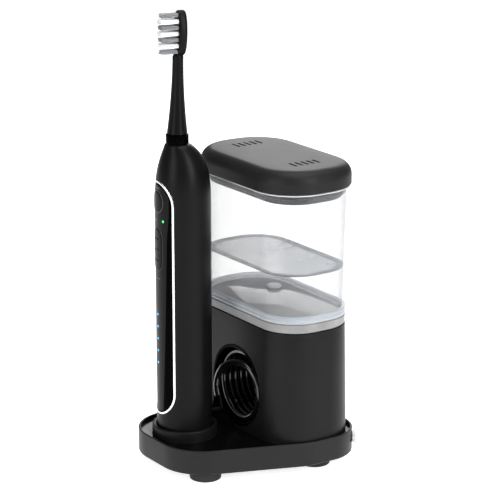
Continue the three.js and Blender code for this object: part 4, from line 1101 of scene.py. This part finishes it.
def build_dots(props):
    places = [(x * MM, MODE_KEY_Z + z * MM) for x in (-1.6, 1.6) for z in (-7, 0, 7)]
    dot_tree().build(
        "key_dots", {"Radius": props.dot_radius, "Finish": material("gloss")}, "mode_button", "gloss_black",
        place=STAND, source=front_points(places, 0.16 * MM),
    )
    marks = [
        ((i - (count - 1) / 2) * pitch, HANDLE_BOTTOM + up)
        for up, count, pitch in MARK_ROWS for i in range(count)
    ]
    dot_tree().build(
        "printed_marks", {"Radius": 0.34 * MM, "Finish": material("mark")}, "handle", "gloss_black",
        place=STAND, source=front_points(marks, -0.22 * MM),
    )


def build_lenses(props):
    lights = [
        (f"level_light_{i + 1}", LEVEL_Z + LEVEL_PITCH * i, 0.0, "blue", "lens_blue", f"level_lens_{i + 1}")
        for i in range(LEVEL_COUNT)
    ]
    for i, side in enumerate((-1, 0, 1)):
        finish, slot = ("green", "lens_green") if i == 2 else ("dark", "lens_dark")
        across = side * HANDLE_RADIUS * STATUS_ANGLE
        lights.append((f"status_light_{i + 1}", STATUS_Z, across, finish, slot, f"status_lens_{i + 1}"))
    for name, height, across, finish, slot, node in lights:
        front_patch(name, disc(LENS_RADIUS, height, across, 24), -0.8 * MM, 0.08 * MM, finish, "handle",
                    (node,), 0.2 * MM)


# ---------- brush ----------
def collar_place():
    return STAND @ Matrix.Translation((0, -NECK_SHIFT, 0))


def brush_place():
    tilt = Matrix.Identity(4)
    tilt[1][2] = NECK_LEAN
    tilt[1][3] = -NECK_LEAN * NECK[0].z
    return collar_place() @ tilt


def build_brush(props):
    build_collar()
    build_neck()
    build_head()


def build_collar():
    low, high = COLLAR[0].z, COLLAR[1].z
    middle = (low + high) / 2
    radius, edge, groove = 7.1 * MM, 0.4 * MM, 0.4 * MM
    wide, narrow = 0.35 * MM, 0.15 * MM   # half heights of the groove at its mouth and its floor
    profile = [(SHAFT_BORE, low), (radius - edge, low)] + arc(radius - edge, low + edge, edge, -80, 0, 4)
    profile += [(radius, middle - wide), (radius - groove, middle - narrow)]
    profile += [(radius - groove, middle + narrow), (radius, middle + wide)]
    profile += arc(radius - edge, high - edge, edge, 0, 80, 4) + [(SHAFT_BORE, high)]
    piece("collar", closed_lathe(profile), "gloss", "brush", ("brush_collar",), 35,
          collar_place())


def build_neck():
    start = NECK[0].z
    edge, tip, bore_deep = 0.4 * MM, 2.5 * MM, 6 * MM
    rows, tip_rows = 24, 6
    profile = [(0, start + bore_deep), (SHAFT_BORE, start + bore_deep), (SHAFT_BORE, start)]
    profile += [(NECK_LOW_RADIUS - edge, start), (NECK_LOW_RADIUS, start + edge)]
    for k in range(1, rows + 1):
        part = k / rows
        radius = NECK_TOP_RADIUS + (NECK_LOW_RADIUS - NECK_TOP_RADIUS) * (1 - part) ** NECK_CURVE
        profile.append((radius, start + (NECK_RUN - tip) * part))
    for k in range(1, tip_rows):
        a = math.pi / 2 * k / tip_rows
        profile.append((NECK_TOP_RADIUS * math.cos(a), start + NECK_RUN - tip * (1 - math.sin(a))))
    profile.append((0, start + NECK_RUN))
    piece("neck", lathe(profile, 64), "neck", "brush", ("brush_neck",), 35, brush_place())


def build_head():
    soft, steps = 1.9 * MM, 72
    rows = [(0.9 * MM, HEAD_FRONT), (0.25 * MM, HEAD_FRONT + 0.2 * MM), (0.0, HEAD_FRONT + 0.9 * MM)]
    for degrees in range(0, 91, 15):
        a = math.radians(degrees)
        rows.append((soft * (1 - math.cos(a)), HEAD_BACK - soft + soft * math.sin(a)))
    rows.append((3.4 * MM, HEAD_BACK))
    turn = [2 * math.pi * i / steps for i in range(steps)]
    loops = [[
        Vector(((HEAD_HALF_X - inset) * math.cos(a), y, HEAD_Z + (HEAD_HALF_Z - inset) * math.sin(a)))
        for a in turn
    ] for inset, y in rows]
    piece("brush_head", rings(loops), "neck", "brush", (), 40, brush_place())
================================
_PROBLEM TO WORK ON_:
Reproduce all the data word for word.

_TASK ANSWER_:
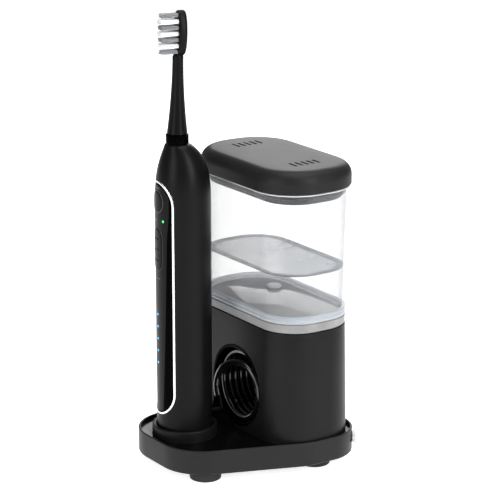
Continue the three.js and Blender code for this object: part 4, from line 1101 of scene.py. This part finishes it.
def build_dots(props):
    places = [(x * MM, MODE_KEY_Z + z * MM) for x in (-1.6, 1.6) for z in (-7, 0, 7)]
    dot_tree().build(
        "key_dots", {"Radius": props.dot_radius, "Finish": material("gloss")}, "mode_button", "gloss_black",
        place=STAND, source=front_points(places, 0.16 * MM),
    )
    marks = [
        ((i - (count - 1) / 2) * pitch, HANDLE_BOTTOM + up)
        for up, count, pitch in MARK_ROWS for i in range(count)
    ]
    dot_tree().build(
        "printed_marks", {"Radius": 0.34 * MM, "Finish": material("mark")}, "handle", "gloss_black",
        place=STAND, source=front_points(marks, -0.22 * MM),
    )


def build_lenses(props):
    lights = [
        (f"level_light_{i + 1}", LEVEL_Z + LEVEL_PITCH * i, 0.0, "blue", "lens_blue", f"level_lens_{i + 1}")
        for i in range(LEVEL_COUNT)
    ]
    for i, side in enumerate((-1, 0, 1)):
        finish, slot = ("green", "lens_green") if i == 2 else ("dark", "lens_dark")
        across = side * HANDLE_RADIUS * STATUS_ANGLE
        lights.append((f"status_light_{i + 1}", STATUS_Z, across, finish, slot, f"status_lens_{i + 1}"))
    for name, height, across, finish, slot, node in lights:
        front_patch(name, disc(LENS_RADIUS, height, across, 24), -0.8 * MM, 0.08 * MM, finish, "handle",
                    (node,), 0.2 * MM)


# ---------- brush ----------
def collar_place():
    return STAND @ Matrix.Translation((0, -NECK_SHIFT, 0))


def brush_place():
    tilt = Matrix.Identity(4)
    tilt[1][2] = NECK_LEAN
    tilt[1][3] = -NECK_LEAN * NECK[0].z
    return collar_place() @ tilt


def build_brush(props):
    build_collar()
    build_neck()
    build_head()


def build_collar():
    low, high = COLLAR[0].z, COLLAR[1].z
    middle = (low + high) / 2
    radius, edge, groove = 7.1 * MM, 0.4 * MM, 0.4 * MM
    wide, narrow = 0.35 * MM, 0.15 * MM   # half heights of the groove at its mouth and its floor
    profile = [(SHAFT_BORE, low), (radius - edge, low)] + arc(radius - edge, low + edge, edge, -80, 0, 4)
    profile += [(radius, middle - wide), (radius - groove, middle - narrow)]
    profile += [(radius - groove, middle + narrow), (radius, middle + wide)]
    profile += arc(radius - edge, high - edge, edge, 0, 80, 4) + [(SHAFT_BORE, high)]
    piece("collar", closed_lathe(profile), "gloss", "brush", ("brush_collar",), 35,
          collar_place())


def build_neck():
    start = NECK[0].z
    edge, tip, bore_deep = 0.4 * MM, 2.5 * MM, 6 * MM
    rows, tip_rows = 24, 6
    profile = [(0, start + bore_deep), (SHAFT_BORE, start + bore_deep), (SHAFT_BORE, start)]
    profile += [(NECK_LOW_RADIUS - edge, start), (NECK_LOW_RADIUS, start + edge)]
    for k in range(1, rows + 1):
        part = k / rows
        radius = NECK_TOP_RADIUS + (NECK_LOW_RADIUS - NECK_TOP_RADIUS) * (1 - part) ** NECK_CURVE
        profile.append((radius, start + (NECK_RUN - tip) * part))
    for k in range(1, tip_rows):
        a = math.pi / 2 * k / tip_rows
        profile.append((NECK_TOP_RADIUS * math.cos(a), start + NECK_RUN - tip * (1 - math.sin(a))))
    profile.append((0, start + NECK_RUN))
    piece("neck", lathe(profile, 64), "neck", "brush", ("brush_neck",), 35, brush_place())


def build_head():
    soft, steps = 1.9 * MM, 72
    rows = [(0.9 * MM, HEAD_FRONT), (0.25 * MM, HEAD_FRONT + 0.2 * MM), (0.0, HEAD_FRONT + 0.9 * MM)]
    for degrees in range(0, 91, 15):
        a = math.radians(degrees)
        rows.append((soft * (1 - math.cos(a)), HEAD_BACK - soft + soft * math.sin(a)))
    rows.append((3.4 * MM, HEAD_BACK))
    turn = [2 * math.pi * i / steps for i in range(steps)]
    loops = [[
        Vector(((HEAD_HALF_X - inset) * math.cos(a), y, HEAD_Z + (HEAD_HALF_Z - inset) * math.sin(a)))
        for a in turn
    ] for inset, y in rows]
    piece("brush_head", rings(loops), "neck", "brush", (), 40, brush_place())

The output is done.